Canada to support food sector

Tamale, May 12, GNA – The Canadian government is supporting Ghana with Direct Budgetary Assistance of 85 million dollars this year for the implementation of Food and Agricultural Development Policy (FADP) in Northern Ghana.

Canada has also selected Ghana as one of the countries, which will benefit from Canadian direct International Budget Assistance to embark on their development agenda including the improvement of their infrastructure.

The Canadian High Commissioner in Ghana, Dr Donald J. Bobiash, announced this at a “National Conference on Participatory Agricultural Research and Development” in Tamale on Wednesday.

The conference is to enhance collaborative and innovative approaches to agricultural research and development in Northern Ghana to improve access to agricultural information, knowledge and innovations. The five-day meeting is on the theme: “Innovative participatory research and development: The farmer at the centre stage”.

It brought together about 88 farmers from the Upper East, Upper West and the Northern regions and other policy makers and researchers across the country to brainstorm on moving agriculture in the three Northern Regions forward.

Dr Bobiash said Canada’s decision to select Ghana as one of its direct assistance beneficiaries was based on good governance. He said Canada’s assistance to Ghana had increased in the last four years from 12.5 million dollars to 55.8 million dollars this year adding that his country had provided more than 165 million dollars in the past decade on 18 water projects in the North.

The High Commissioner said Canada had signed a Memorandum of Understanding with the Ghana government to provide a three million-dollar facility to manage the water resources in Northern Ghana. Speaking at the opening of the conference, Mr Clement Elledi, Deputy Minister of Food and Agriculture said: “As a nation, we need to have a plan for technology development and dissemination if we want to strive for economic development”.

He said it was the Ministry’s objective to strategise to make food accessible and affordable to all Ghanaians at all times to help alleviate poverty..

The Deputy Minister called on farmers to work together as a team to avoid duplication, waste and disaster in food production.
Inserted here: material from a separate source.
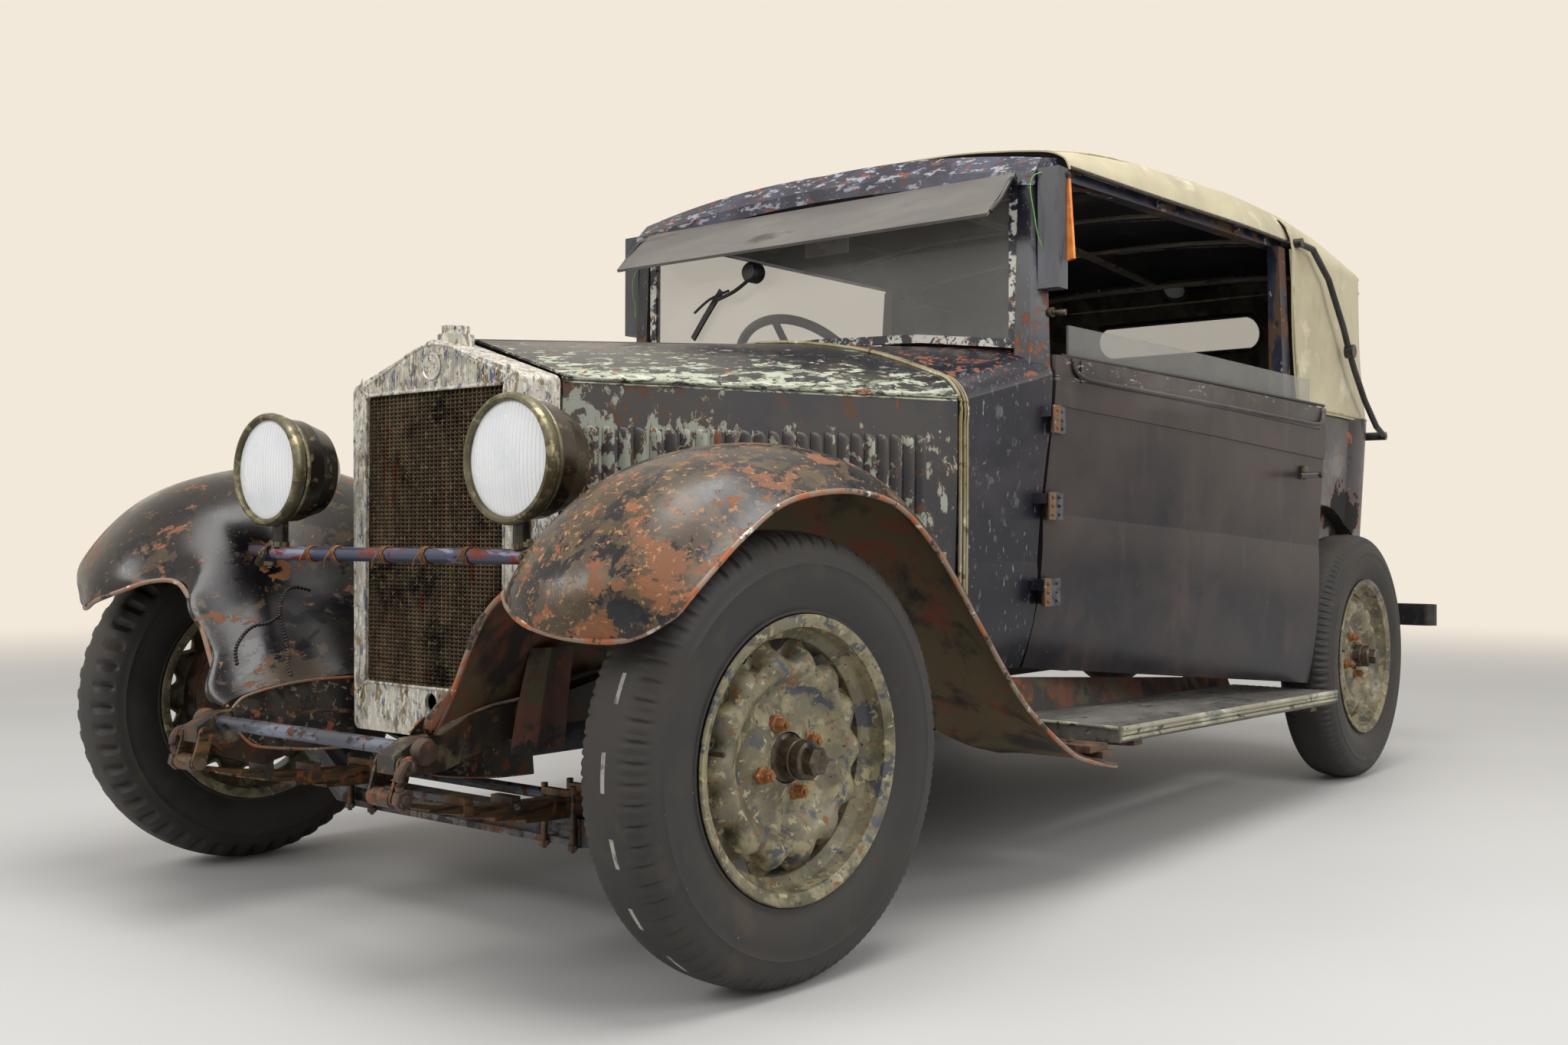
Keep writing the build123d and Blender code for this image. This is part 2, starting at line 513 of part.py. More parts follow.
def belt_panel():
    """The upper part of the door's skin stands 4 mm proud, from a swage up to a raised moulding under the belt."""
    panel, moulding = [], []
    for x in (DOOR_FRONT - 1, -1700, DOOR_REAR + 1):
        t, y = (x - DOOR_FRONT) / (DOOR_REAR - DOOR_FRONT), belt_y(x)
        swage, line = lerp(980, 912, t), belt_z(x) - lerp(44, 54, t)
        lean = 12 * (belt_z(x) - swage) / (0.25 * (belt_z(x) - lerp(405, 306, t)))
        panel.append(Wire.make_polygon([Vector(x, y - lean - 8, swage), Vector(x, y - lean + 4, swage + 3),
                                        Vector(x, y + 0.5, line), Vector(x, y - 8, line + 4)], close=True))
    for x in (DOOR_FRONT - 90, -1700, DOOR_REAR + 40):
        t, y = (x - DOOR_FRONT) / (DOOR_REAR - DOOR_FRONT), belt_y(x)
        z = belt_z(x) - lerp(44, 54, t)
        moulding.append(Wire.make_polygon([Vector(x, y - 8, z - 9), Vector(x, y + 4, z - 5), Vector(x, y + 4, z + 5),
                                           Vector(x, y - 8, z + 9)], close=True))
    x, y, z = DOOR_FRONT - 90, belt_y(DOOR_FRONT - 90), belt_z(DOOR_FRONT - 90) - 44
    turn = rod((x, y - 8, z), (x, y + 3.6, z), 9) + block(x - 7, x + 7, y - 8, y + 3, z, z + 40)
    return skin(panel) + skin(moulding) + turn


def door_glass():
    return skin([Wire.make_polygon([Vector(x, belt_y(x) + o, z) for o, z in ((-22, 970), (-16, 970), (-16, belt_z(x) + 74), (-22, belt_z(x) + 74))], close=True)
                 for x in (DOOR_FRONT - 64, -1700, DOOR_REAR + 64)])


def handle():
    x = DOOR_REAR + 114
    y, z = belt_y(x), 868
    return rod((x, y - 20, z), (x, y + 46, z), 8) + rod((x - 14, y + 34, z), (x + 96, y + 28, z - 6), 7)


def hinge_knuckles(lo, hi):
    """Barrel lengths along the hinge line, from lo to hi mm about each hinge."""
    p, q = Vector(*HINGE_P), Vector(*HINGE_Q)
    d = (q - p).normalized()
    out = []
    for s in (0, 0.5, 1):
        m = p + (q - p) * s
        out.append(rod(tuple(m + d * lo), tuple(m + d * hi), 9))
    return out


def door_hardware():
    out = []
    for k, (z, t) in zip(hinge_knuckles(-28, 0), ((560, 0), (748, 0), (936, 0))):
        y = 618 + (z - 575) * 22 / 375.0
        out.append(k + block(-1140, -1090, y - 34, y - 4, z - 12, z + 12))
    return out


axis = (Vector(*HINGE_Q) - Vector(*HINGE_P)).normalized()
LINE = Axis(HINGE_P, (0, -axis.Y, -axis.Z))
d = door() + handle()
for h in door_hardware():
    d += h
parts["door_right"] = mirrored(d)
parts["door_left"] = d.rotate(LINE, DOOR_AJAR)
parts["door_glass_right"] = mirrored(door_glass())
parts["door_glass_left"] = door_glass().rotate(LINE, DOOR_AJAR)
hinges = []
for k, z in zip(hinge_knuckles(0.1, 28), (589, 777, 965)):
    y = 618 + (z - 575) * 22 / 375.0
    hinges.append(k + block(-1092, -1060, y - 34, y + 6, z - 10, z + 12))
for h in hinges:
    scuttle = scuttle + h + mirrored(h)
parts["scuttle"] = scuttle

# Rear body: U shapes in plan, belt level and lower level

U_BELT = [(352, 699), (82, 698), (-218, 690), (-438, 660), (-528, 520), (-554, 260), (-562, 0)]
U_LOW = [(352, 663), (82, 662), (-218, 656), (-418, 622), (-498, 490), (-522, 250), (-528, 0)]


def u_shape(row):
    """Both sides of a plan outline given from the rear axle back."""
    row = [(REAR + x, y) for x, y in row]
    return row + [(x, -y) for x, y in reversed(row[:-1])]


rear = skin([band(u_shape(U_LOW), 26, at_z(300)), band(u_shape(U_BELT), 26, at_z(1048))])
rear -= rod((REAR, -900, 352), (REAR, 900, 352), 440)
rear_cut = prism_y([(REAR + x, z) for x, z in ((0, 250), (0, 620), (-308, 700), (-758, 700), (-758, 250))], -900, 900)
rear -= rear_cut
house = rod((REAR, 634, 352), (REAR, 676, 352), 446) - rod((REAR, 640, 352), (REAR, 700, 352), 440)
house -= block(REAR - 1300, REAR + 700, 500, 800, -200, 470) + block(REAR + 350, REAR + 700, 500, 800, 0, 900)
house -= rear
rear = rear + house + mirrored(house) + skin([band(u_shape(U_BELT), 30, at_z(1048)), band(u_shape(U_BELT), 30, at_z(1062))])
parts["rear_body"] = rear

# Posts and top frame

post = Solid.make_loft([Wire.make_polygon([Vector(x, y, z) for x, y in rows], close=True) for z, rows in (
    (1062.2, [(REAR + 332, 650), (REAR + 332, 692), (REAR + 272, 692), (REAR + 272, 650)]),
    (1514, [(REAR + 320, 640), (REAR + 320, 672), (REAR + 272, 672), (REAR + 272, 640)]))], ruled=True)
cants = skin([Wire.make_polygon([Vector(x, y + a, z + b) for a, b in ((-18, -16), (18, -16), (18, 12), (-18, 12))], close=True)
             for x, y, z in ((-1180.3, 588, 1512), (REAR + 256, 636, 1531))])
ROOF = [(-1180.4, 1598, 1590, 1556, 622), (-1700, 1612, 1602, 1560, 650), (REAR + 262, 1616, 1606, 1568, 672),
        (REAR - 158, 1592, 1580, 1540, 672), (REAR - 398, 1552, 1544, 1508, 660)]


def roof_row(x, zc, zm, ze, yw):
    half = [(0, zc), (yw * 0.5, zm + (zc - zm) * 0.4), (yw * 0.86, ze + 16), (yw * 0.97, ze - 8), (yw, ze - 40)]
    return whole(half)


bows = []
for x in (REAR + 1002, REAR + 562, REAR + 122, REAR - 318):
    for p, q in zip(ROOF, ROOF[1:]):
        if q[0] <= x <= p[0]:
            t = (x - p[0]) / (q[0] - p[0])
            row = offset_row(roof_row(*[lerp(a, b, t) for a, b in zip(p, q)]), -6)
            bow = Solid.extrude(Face(band(row, -16, at_x(x - 14))), Vector(28, 0, 0))
            bows.append(bow)
roof = skin([band(roof_row(*r), -4, at_x(r[0])) for r in ROOF])
frame = post + cants
frame = frame + mirrored(frame)
for b in bows:
    frame = frame + b
parts["top_frame"] = frame - roof
UC_TOP = [(266, 676), (82, 678), (-218, 674), (-358, 650), (-410, 520), (-424, 260), (-428, 0)]
UC_BELT = [(266, 704), (82, 703), (-218, 695), (-443, 664), (-533, 522), (-559, 262), (-567, 0)]
curtain = skin([band(u_shape(UC_BELT), 4, at_z(1062.3)), band(u_shape(UC_TOP), 4, at_z(1512))])
window = block(REAR - 658, REAR - 358, -268, 268, 1350, 1480)
for side in (1, -1):
    window += rod((REAR - 658, side * 268, 1415), (REAR - 358, side * 268, 1415), 65)
parts["canvas_roof"] = roof
parts["canvas_curtain"] = curtain - window - roof

IRON = [(242, 702, 1530), (165, 714, 1522), (51, 720, 1451), (-67, 724, 1322), (-118, 725, 1252), (-160, 726, 1204),
        (-260, 724, 1120), (-380, 722, 1046), (-458, 722, 1020)]
iron = pipe([(REAR + x, y, z) for x, y, z in IRON], 9)
iron += rod((REAR + 242, 674, 1530), (REAR + 242, 712, 1530), 13) + rod((REAR - 118, 714, 1256), (REAR - 118, 740, 1256), 20)
iron += rod((REAR - 458, 634, 1020), (REAR - 458, 728, 1020), 13)
parts["landau_irons"] = both(iron - rear - curtain - roof)

# Floor, seats and controls

step = REAR + 356
floor = prism_z([(-880, 500), (-1100, 520), (step, 520), (step, -520), (-1100, -520), (-880, -500)], 452.2, 470)
floor += block(step - 14, step, -520, 520, 452.2, 618) + block(step - 14, step, -630, 630, 600, 618)
floor += block(REAR - 478, step - 4, -560, 560, 600, 618) + block(REAR - 358, step - 4, -633.8, 633.8, 600, 618)
floor = floor - block(-1300, -870, -120, 120, 440, 480)
floor += block(-1310, -880, -130, 130, 452.2, 590) - block(-1300, -860, -120, 120, 400, 580)
parts["floor"] = floor


def seat(x, y, width, floor_z, cushion, depth, high):
    """A cushion with a leaning back, rounded at its edges; x is the cushion's front."""
    base = fillet(block(x - depth, x, y - width, y + width, floor_z, cushion).edges(), 28)
    back = prism_y([(x - depth + 40, floor_z), (x - depth - 50, high), (x - depth - 150, high), (x - depth - 90, floor_z)],
                   y - width, y + width)
    return base + fillet(back.edges(), 24)


parts["seats"] = [seat(-1420, s * 300, 225, 470.2, 690, 490, 1060) for s in (1, -1)] + [
    seat(REAR + 222, 0, 430, 618.2, 810, 460, 1150)]
parts["dashboard"] = prism_x([(-560, 1000), (560, 1000), (540, 1080), (0, 1118), (-540, 1080)], -1128, -1088.2)

COL_T = math.radians(40)
COL = Vector(-math.cos(COL_T), 0, math.sin(COL_T))
WC = Vector(-1444, -330, 1123)
foot = WC - COL * 728.2
parts["steering_column"] = rod(tuple(foot), tuple(WC - COL * 20.2), 19)
sw = Plane(origin=WC, z_dir=COL) * (Torus(205, 13) + Cylinder(30, 40) + Box(400, 18, 10) + Box(18, 400, 10))
parts["steering_wheel"] = sw
parts["floor_levers"] = [rod((-1330, -60, 471.7), (-1370, -60, 760), 8) + Pos(-1370, -60, 770) * Sphere(20)]

# Rear bumper

back = REAR - 813
bump = block(back, back + 8, -760, 760, 405, 475) + block(back + 55, back + 63, -760, 760, 405, 475)
for side in (1, -1):
    x, y = back + 31.5, side * 760
    loop = rod((x, y, 405), (x, y, 475), 31.5) - rod((x, y, 400), (x, y, 480), 23.5)
    bump += loop - block(back - 5, back + 75, y - (40 if side > 0 else 0), y + (0 if side > 0 else 40), 400, 480)
    bump += block(back + 63, REAR - 598, side * 424 - 20, side * 424 + 20, 405, 445)
parts["rear_bumper"] = bump


# Everything moves forward together, so that the origin is under the middle of the whole car

os.makedirs("parts", exist_ok=True)
for name, item in parts.items():
    solids = []
    for one in (item if isinstance(item, list) else [item]):
        solids += list((Pos(ROW_SHIFT, 0, 0) * one).solids())
    shape = solids[0] if len(solids) == 1 else Compound(children=solids)
    shape.label = name
    export_step(shape, "parts/" + name + ".step")
    box = shape.bounding_box()
    print("%-24s %2d solids  %9.1f cm3  x %6.0f %6.0f  y %5.0f %5.0f  z %5.0f %5.0f" % (
        name, len(solids), sum(s.volume for s in solids) / 1000, box.min.X, box.max.X, box.min.Y, box.max.Y, box.min.Z, box.max.Z))
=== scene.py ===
import bpy
import bmesh
import math
from functools import reduce
from statistics import NormalDist
from mathutils import Matrix, Vector, noise
from mathutils.bvhtree import BVHTree


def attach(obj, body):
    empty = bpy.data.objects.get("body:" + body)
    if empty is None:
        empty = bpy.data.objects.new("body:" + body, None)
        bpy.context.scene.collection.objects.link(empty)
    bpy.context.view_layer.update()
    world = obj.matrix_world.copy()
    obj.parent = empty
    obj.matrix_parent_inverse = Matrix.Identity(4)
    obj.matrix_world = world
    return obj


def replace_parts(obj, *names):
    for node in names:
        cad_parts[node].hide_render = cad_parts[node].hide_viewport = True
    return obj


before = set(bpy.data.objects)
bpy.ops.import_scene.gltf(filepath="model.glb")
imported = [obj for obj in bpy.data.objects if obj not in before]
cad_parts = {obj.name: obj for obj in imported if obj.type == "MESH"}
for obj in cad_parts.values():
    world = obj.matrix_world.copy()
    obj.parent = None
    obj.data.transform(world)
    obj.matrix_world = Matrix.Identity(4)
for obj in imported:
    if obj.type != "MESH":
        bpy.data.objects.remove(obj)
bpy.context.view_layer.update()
ROW = 1.524          # the front axle's X in this frame; the tables below are in mm from the axle
SIDES = (("left", 1), ("right", -1))


def P(x, y, z):
    """A point of the car, mm from the middle of the front axle's line on the floor, in this frame's metres."""
    return Vector((x / 1000 + ROW, y / 1000, z / 1000))


# Nodes and materials

def linear(hexa):
    """An sRGB hex colour as linear RGBA."""
    part = [int(hexa[i:i + 2], 16) / 255 for i in (1, 3, 5)]
    return [((v + 0.055) / 1.055) ** 2.4 if v > 0.04045 else v / 12.92 for v in part] + [1.0]


def feed(tree, socket, value):
    """Links an input to another node's socket, or sets it to a value."""
    if isinstance(value, bpy.types.NodeSocket):
        tree.links.new(value, socket)
    else:
        socket.default_value = value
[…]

Professor Saa Ditto, Pro Vice Chancellor of the University for Development Studies (UDS), Tamale, said the food security situation in Ghana, particularly the three Northern Regions, was desperate and unless realistic and practical innovations were put into the agricultural sector poverty would never abate.

He said Ghana’s agriculture had not been moving for many years as expected because farmers and researchers had been doing the same things over the years and called for a change in the trend to improve the food situation in the country.

Prof. Ditto said agricultural research, extension and training, should be basically participatory if the country should achieve the desired results.

Alhaji Abubakar Saddique Boniface, Northern Regional Minister, who chaired the function, said the country was endowed with virgin lands and other natural resources, which should be exploited on sustainable basis to help reduce poverty among the citizenry.